Well, "these kinds of approaches" isn't really a binary thing. When you're looking at a problem, you try a big mix of lots of different approaches - maybe you try making the problem smaller, and you get something that you could possibly crack if you made this extra assumption, and then your friend talks about their own unrelated work and you think "hold on, there's a bit of an analogy there", and you go back to your books and discover that a handy missing piece is actually Lemma 3.6 of some famous text, and you take a lot of showers, and eventually maybe the walnut shell has softened enough that you can peel a bit of it off.


My record for one I've actually solved is like 6 months working on a problem (on and off). I'm actually more of a physicist than a mathematician (although my work is all about proving theorems and lemmas), so the objects I work with tend to be at least possible to play around numerically with for special cases.


a huge part of it is trying to solve / formulate easier versions of the problem, or problems that are similar or related to the original problem. Or making some stronger assumptions to get rid of the clutter / all of the moving variables and distill it down to the smallest form a human brain can handle! For many of the "huge" unsolved problems, there tends to be a program of "dominos" or "ledges" you hope to work on in some order that will make the original problem fall.
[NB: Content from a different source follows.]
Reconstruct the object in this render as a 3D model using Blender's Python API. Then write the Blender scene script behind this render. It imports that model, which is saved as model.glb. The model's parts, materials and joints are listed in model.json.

that way you don't just meander idolly from day to day, but instead gain some intuition for the central problem (and of course have publishable work to appease the grant gods / the university).

trying to code up some of the work to experiment is also useful, but that can be a research problem of its own :-)


Staring blankly doesn’t help much. You have to direct your thoughts at approaches that are more likely to lead to success.

I think “How to solve it” https://en.wikipedia.org/wiki/How_to_Solve_It) is worth reading to get an idea of what it might involve.

It has lots of hints on approaches that may teach you something about the problem at hand and eventually may help you solve it.


i read polya's book as an undergrad to my detriment. 10 years later and having "solved" several problems, i can authoritatively say that it is not how difficult problems are solved. the real "how to solve it" for problems that aren't exercises is closer to what feynman said in one of his books: a good physicist [or mathematician] has 5-10 problems on their mind at all times and when they learn of a new technique they apply it to their problem. such learning happens by reading monographs, papers, and going to conferences. that is to say that math (or theoretical physics) is socially produced/developed.